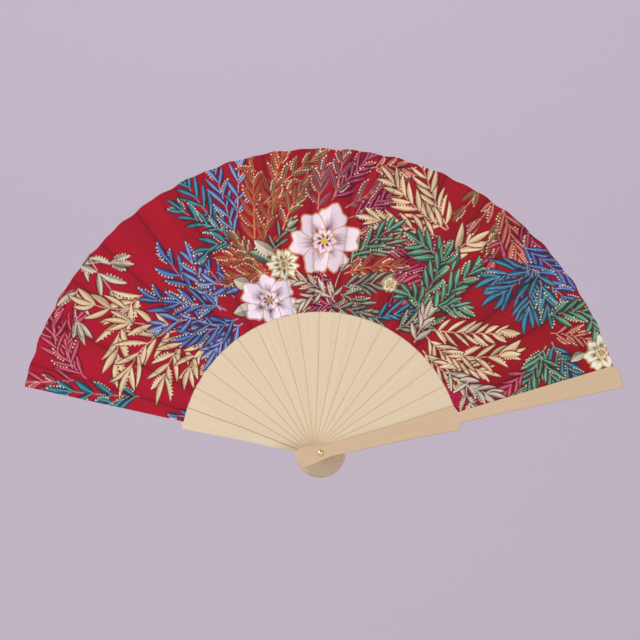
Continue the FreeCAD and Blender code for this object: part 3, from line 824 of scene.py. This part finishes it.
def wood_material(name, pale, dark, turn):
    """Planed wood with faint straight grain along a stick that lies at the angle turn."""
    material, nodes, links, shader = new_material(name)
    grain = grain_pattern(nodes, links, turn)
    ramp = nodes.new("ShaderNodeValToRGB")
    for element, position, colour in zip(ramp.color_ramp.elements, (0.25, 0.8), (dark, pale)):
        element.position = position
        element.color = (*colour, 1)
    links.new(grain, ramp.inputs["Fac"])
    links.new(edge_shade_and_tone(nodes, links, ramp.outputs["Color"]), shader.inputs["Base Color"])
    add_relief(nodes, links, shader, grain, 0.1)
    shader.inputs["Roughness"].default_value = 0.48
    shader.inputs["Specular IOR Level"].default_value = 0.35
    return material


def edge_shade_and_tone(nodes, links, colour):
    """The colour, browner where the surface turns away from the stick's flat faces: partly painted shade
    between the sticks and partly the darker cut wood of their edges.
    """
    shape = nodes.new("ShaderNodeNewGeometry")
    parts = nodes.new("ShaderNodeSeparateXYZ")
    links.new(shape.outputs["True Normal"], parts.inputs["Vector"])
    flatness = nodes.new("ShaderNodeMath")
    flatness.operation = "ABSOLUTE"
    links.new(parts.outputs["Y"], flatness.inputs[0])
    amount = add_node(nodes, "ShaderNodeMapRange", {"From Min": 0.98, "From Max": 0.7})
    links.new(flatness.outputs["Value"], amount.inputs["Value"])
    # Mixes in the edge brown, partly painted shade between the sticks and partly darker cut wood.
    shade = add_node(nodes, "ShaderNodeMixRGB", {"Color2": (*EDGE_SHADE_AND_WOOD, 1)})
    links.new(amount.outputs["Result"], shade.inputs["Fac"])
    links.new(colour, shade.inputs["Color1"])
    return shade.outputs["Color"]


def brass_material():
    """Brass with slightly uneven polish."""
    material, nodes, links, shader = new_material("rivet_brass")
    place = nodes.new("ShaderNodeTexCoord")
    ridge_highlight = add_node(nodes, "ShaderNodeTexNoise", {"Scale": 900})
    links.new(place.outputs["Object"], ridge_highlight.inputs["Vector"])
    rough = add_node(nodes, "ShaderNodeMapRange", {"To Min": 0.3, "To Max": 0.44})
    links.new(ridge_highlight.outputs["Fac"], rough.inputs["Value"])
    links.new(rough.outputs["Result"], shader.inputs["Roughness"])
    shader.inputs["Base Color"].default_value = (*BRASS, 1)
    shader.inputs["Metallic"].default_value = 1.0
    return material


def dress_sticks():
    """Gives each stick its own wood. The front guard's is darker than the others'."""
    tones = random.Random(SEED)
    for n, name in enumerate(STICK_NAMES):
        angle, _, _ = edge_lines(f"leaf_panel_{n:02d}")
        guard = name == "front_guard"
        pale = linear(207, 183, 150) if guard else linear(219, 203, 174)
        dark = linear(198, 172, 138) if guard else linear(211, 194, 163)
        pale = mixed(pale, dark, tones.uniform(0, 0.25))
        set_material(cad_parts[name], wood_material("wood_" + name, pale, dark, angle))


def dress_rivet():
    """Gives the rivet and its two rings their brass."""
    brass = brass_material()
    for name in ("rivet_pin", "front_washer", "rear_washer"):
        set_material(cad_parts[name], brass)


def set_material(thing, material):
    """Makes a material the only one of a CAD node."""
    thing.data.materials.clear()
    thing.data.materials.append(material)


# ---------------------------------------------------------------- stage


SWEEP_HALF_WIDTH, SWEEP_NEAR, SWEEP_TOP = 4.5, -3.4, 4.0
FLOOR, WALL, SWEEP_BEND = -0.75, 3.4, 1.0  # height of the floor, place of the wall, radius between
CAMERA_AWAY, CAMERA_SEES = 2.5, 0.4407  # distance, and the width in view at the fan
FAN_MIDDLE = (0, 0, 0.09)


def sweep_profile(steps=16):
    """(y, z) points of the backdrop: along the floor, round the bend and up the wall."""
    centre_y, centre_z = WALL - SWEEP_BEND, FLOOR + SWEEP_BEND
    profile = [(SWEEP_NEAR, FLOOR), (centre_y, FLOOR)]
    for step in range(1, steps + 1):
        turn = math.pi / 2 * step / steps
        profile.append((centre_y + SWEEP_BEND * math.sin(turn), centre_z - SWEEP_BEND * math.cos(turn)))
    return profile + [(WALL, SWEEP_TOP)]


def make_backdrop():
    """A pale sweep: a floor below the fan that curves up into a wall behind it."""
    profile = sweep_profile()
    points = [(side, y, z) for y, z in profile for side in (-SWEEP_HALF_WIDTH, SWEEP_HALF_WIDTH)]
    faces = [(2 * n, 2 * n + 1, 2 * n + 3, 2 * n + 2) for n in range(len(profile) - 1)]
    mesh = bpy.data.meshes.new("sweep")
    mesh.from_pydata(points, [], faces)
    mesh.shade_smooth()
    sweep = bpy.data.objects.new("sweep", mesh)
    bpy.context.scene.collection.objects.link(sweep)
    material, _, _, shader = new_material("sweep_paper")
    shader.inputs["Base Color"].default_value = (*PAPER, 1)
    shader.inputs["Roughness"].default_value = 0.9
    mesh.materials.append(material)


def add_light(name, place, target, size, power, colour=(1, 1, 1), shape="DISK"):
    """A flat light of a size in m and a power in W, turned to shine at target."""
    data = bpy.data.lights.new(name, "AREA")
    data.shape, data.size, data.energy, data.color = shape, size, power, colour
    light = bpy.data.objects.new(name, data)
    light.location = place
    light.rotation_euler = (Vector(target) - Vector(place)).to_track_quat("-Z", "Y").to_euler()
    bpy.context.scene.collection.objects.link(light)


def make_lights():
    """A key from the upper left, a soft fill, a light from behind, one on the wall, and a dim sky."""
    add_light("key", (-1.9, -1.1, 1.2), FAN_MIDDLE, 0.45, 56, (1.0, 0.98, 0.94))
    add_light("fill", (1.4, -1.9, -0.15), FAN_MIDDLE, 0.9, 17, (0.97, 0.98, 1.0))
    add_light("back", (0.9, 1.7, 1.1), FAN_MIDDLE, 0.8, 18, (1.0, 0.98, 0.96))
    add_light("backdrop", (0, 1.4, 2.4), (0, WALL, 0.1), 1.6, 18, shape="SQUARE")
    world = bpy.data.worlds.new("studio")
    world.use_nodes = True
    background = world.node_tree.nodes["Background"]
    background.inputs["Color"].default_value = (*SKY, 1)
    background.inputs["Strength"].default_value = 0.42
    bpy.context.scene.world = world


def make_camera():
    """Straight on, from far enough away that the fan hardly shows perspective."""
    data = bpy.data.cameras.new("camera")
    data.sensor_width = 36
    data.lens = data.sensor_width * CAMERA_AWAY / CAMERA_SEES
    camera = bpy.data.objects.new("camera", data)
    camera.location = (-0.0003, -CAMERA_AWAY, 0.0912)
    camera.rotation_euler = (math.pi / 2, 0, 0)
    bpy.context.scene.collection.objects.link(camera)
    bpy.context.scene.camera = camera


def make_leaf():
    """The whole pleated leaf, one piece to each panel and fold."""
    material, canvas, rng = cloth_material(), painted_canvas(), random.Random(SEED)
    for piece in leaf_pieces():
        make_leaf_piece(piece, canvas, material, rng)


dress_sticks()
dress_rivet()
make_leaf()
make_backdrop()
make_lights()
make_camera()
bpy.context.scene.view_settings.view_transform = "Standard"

◆ PROBLEM REQUIREMENTS
Your task is to quote all of the data word for word.

◆ COMPLETE RESPONSE
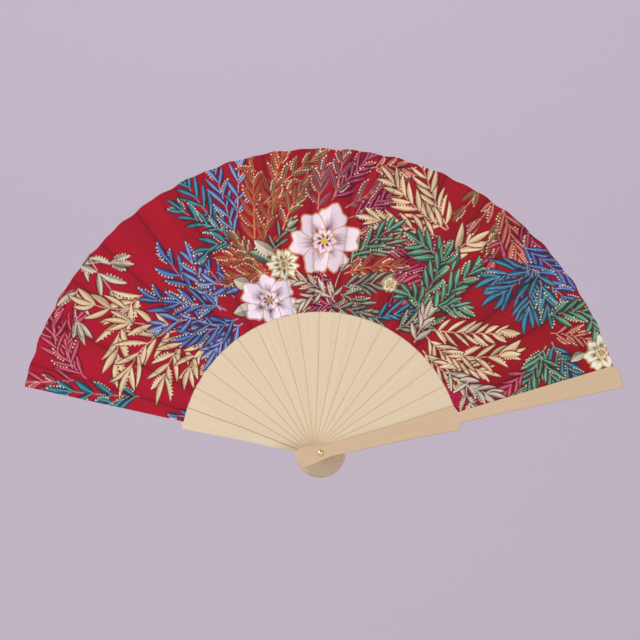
Continue the FreeCAD and Blender code for this object: part 3, from line 824 of scene.py. This part finishes it.
def wood_material(name, pale, dark, turn):
    """Planed wood with faint straight grain along a stick that lies at the angle turn."""
    material, nodes, links, shader = new_material(name)
    grain = grain_pattern(nodes, links, turn)
    ramp = nodes.new("ShaderNodeValToRGB")
    for element, position, colour in zip(ramp.color_ramp.elements, (0.25, 0.8), (dark, pale)):
        element.position = position
        element.color = (*colour, 1)
    links.new(grain, ramp.inputs["Fac"])
    links.new(edge_shade_and_tone(nodes, links, ramp.outputs["Color"]), shader.inputs["Base Color"])
    add_relief(nodes, links, shader, grain, 0.1)
    shader.inputs["Roughness"].default_value = 0.48
    shader.inputs["Specular IOR Level"].default_value = 0.35
    return material


def edge_shade_and_tone(nodes, links, colour):
    """The colour, browner where the surface turns away from the stick's flat faces: partly painted shade
    between the sticks and partly the darker cut wood of their edges.
    """
    shape = nodes.new("ShaderNodeNewGeometry")
    parts = nodes.new("ShaderNodeSeparateXYZ")
    links.new(shape.outputs["True Normal"], parts.inputs["Vector"])
    flatness = nodes.new("ShaderNodeMath")
    flatness.operation = "ABSOLUTE"
    links.new(parts.outputs["Y"], flatness.inputs[0])
    amount = add_node(nodes, "ShaderNodeMapRange", {"From Min": 0.98, "From Max": 0.7})
    links.new(flatness.outputs["Value"], amount.inputs["Value"])
    # Mixes in the edge brown, partly painted shade between the sticks and partly darker cut wood.
    shade = add_node(nodes, "ShaderNodeMixRGB", {"Color2": (*EDGE_SHADE_AND_WOOD, 1)})
    links.new(amount.outputs["Result"], shade.inputs["Fac"])
    links.new(colour, shade.inputs["Color1"])
    return shade.outputs["Color"]


def brass_material():
    """Brass with slightly uneven polish."""
    material, nodes, links, shader = new_material("rivet_brass")
    place = nodes.new("ShaderNodeTexCoord")
    ridge_highlight = add_node(nodes, "ShaderNodeTexNoise", {"Scale": 900})
    links.new(place.outputs["Object"], ridge_highlight.inputs["Vector"])
    rough = add_node(nodes, "ShaderNodeMapRange", {"To Min": 0.3, "To Max": 0.44})
    links.new(ridge_highlight.outputs["Fac"], rough.inputs["Value"])
    links.new(rough.outputs["Result"], shader.inputs["Roughness"])
    shader.inputs["Base Color"].default_value = (*BRASS, 1)
    shader.inputs["Metallic"].default_value = 1.0
    return material


def dress_sticks():
    """Gives each stick its own wood. The front guard's is darker than the others'."""
    tones = random.Random(SEED)
    for n, name in enumerate(STICK_NAMES):
        angle, _, _ = edge_lines(f"leaf_panel_{n:02d}")
        guard = name == "front_guard"
        pale = linear(207, 183, 150) if guard else linear(219, 203, 174)
        dark = linear(198, 172, 138) if guard else linear(211, 194, 163)
        pale = mixed(pale, dark, tones.uniform(0, 0.25))
        set_material(cad_parts[name], wood_material("wood_" + name, pale, dark, angle))


def dress_rivet():
    """Gives the rivet and its two rings their brass."""
    brass = brass_material()
    for name in ("rivet_pin", "front_washer", "rear_washer"):
        set_material(cad_parts[name], brass)


def set_material(thing, material):
    """Makes a material the only one of a CAD node."""
    thing.data.materials.clear()
    thing.data.materials.append(material)


# ---------------------------------------------------------------- stage


SWEEP_HALF_WIDTH, SWEEP_NEAR, SWEEP_TOP = 4.5, -3.4, 4.0
FLOOR, WALL, SWEEP_BEND = -0.75, 3.4, 1.0  # height of the floor, place of the wall, radius between
CAMERA_AWAY, CAMERA_SEES = 2.5, 0.4407  # distance, and the width in view at the fan
FAN_MIDDLE = (0, 0, 0.09)


def sweep_profile(steps=16):
    """(y, z) points of the backdrop: along the floor, round the bend and up the wall."""
    centre_y, centre_z = WALL - SWEEP_BEND, FLOOR + SWEEP_BEND
    profile = [(SWEEP_NEAR, FLOOR), (centre_y, FLOOR)]
    for step in range(1, steps + 1):
        turn = math.pi / 2 * step / steps
        profile.append((centre_y + SWEEP_BEND * math.sin(turn), centre_z - SWEEP_BEND * math.cos(turn)))
    return profile + [(WALL, SWEEP_TOP)]


def make_backdrop():
    """A pale sweep: a floor below the fan that curves up into a wall behind it."""
    profile = sweep_profile()
    points = [(side, y, z) for y, z in profile for side in (-SWEEP_HALF_WIDTH, SWEEP_HALF_WIDTH)]
    faces = [(2 * n, 2 * n + 1, 2 * n + 3, 2 * n + 2) for n in range(len(profile) - 1)]
    mesh = bpy.data.meshes.new("sweep")
    mesh.from_pydata(points, [], faces)
    mesh.shade_smooth()
    sweep = bpy.data.objects.new("sweep", mesh)
    bpy.context.scene.collection.objects.link(sweep)
    material, _, _, shader = new_material("sweep_paper")
    shader.inputs["Base Color"].default_value = (*PAPER, 1)
    shader.inputs["Roughness"].default_value = 0.9
    mesh.materials.append(material)


def add_light(name, place, target, size, power, colour=(1, 1, 1), shape="DISK"):
    """A flat light of a size in m and a power in W, turned to shine at target."""
    data = bpy.data.lights.new(name, "AREA")
    data.shape, data.size, data.energy, data.color = shape, size, power, colour
    light = bpy.data.objects.new(name, data)
    light.location = place
    light.rotation_euler = (Vector(target) - Vector(place)).to_track_quat("-Z", "Y").to_euler()
    bpy.context.scene.collection.objects.link(light)


def make_lights():
    """A key from the upper left, a soft fill, a light from behind, one on the wall, and a dim sky."""
    add_light("key", (-1.9, -1.1, 1.2), FAN_MIDDLE, 0.45, 56, (1.0, 0.98, 0.94))
    add_light("fill", (1.4, -1.9, -0.15), FAN_MIDDLE, 0.9, 17, (0.97, 0.98, 1.0))
    add_light("back", (0.9, 1.7, 1.1), FAN_MIDDLE, 0.8, 18, (1.0, 0.98, 0.96))
    add_light("backdrop", (0, 1.4, 2.4), (0, WALL, 0.1), 1.6, 18, shape="SQUARE")
    world = bpy.data.worlds.new("studio")
    world.use_nodes = True
    background = world.node_tree.nodes["Background"]
    background.inputs["Color"].default_value = (*SKY, 1)
    background.inputs["Strength"].default_value = 0.42
    bpy.context.scene.world = world


def make_camera():
    """Straight on, from far enough away that the fan hardly shows perspective."""
    data = bpy.data.cameras.new("camera")
    data.sensor_width = 36
    data.lens = data.sensor_width * CAMERA_AWAY / CAMERA_SEES
    camera = bpy.data.objects.new("camera", data)
    camera.location = (-0.0003, -CAMERA_AWAY, 0.0912)
    camera.rotation_euler = (math.pi / 2, 0, 0)
    bpy.context.scene.collection.objects.link(camera)
    bpy.context.scene.camera = camera


def make_leaf():
    """The whole pleated leaf, one piece to each panel and fold."""
    material, canvas, rng = cloth_material(), painted_canvas(), random.Random(SEED)
    for piece in leaf_pieces():
        make_leaf_piece(piece, canvas, material, rng)


dress_sticks()
dress_rivet()
make_leaf()
make_backdrop()
make_lights()
make_camera()
bpy.context.scene.view_settings.view_transform = "Standard"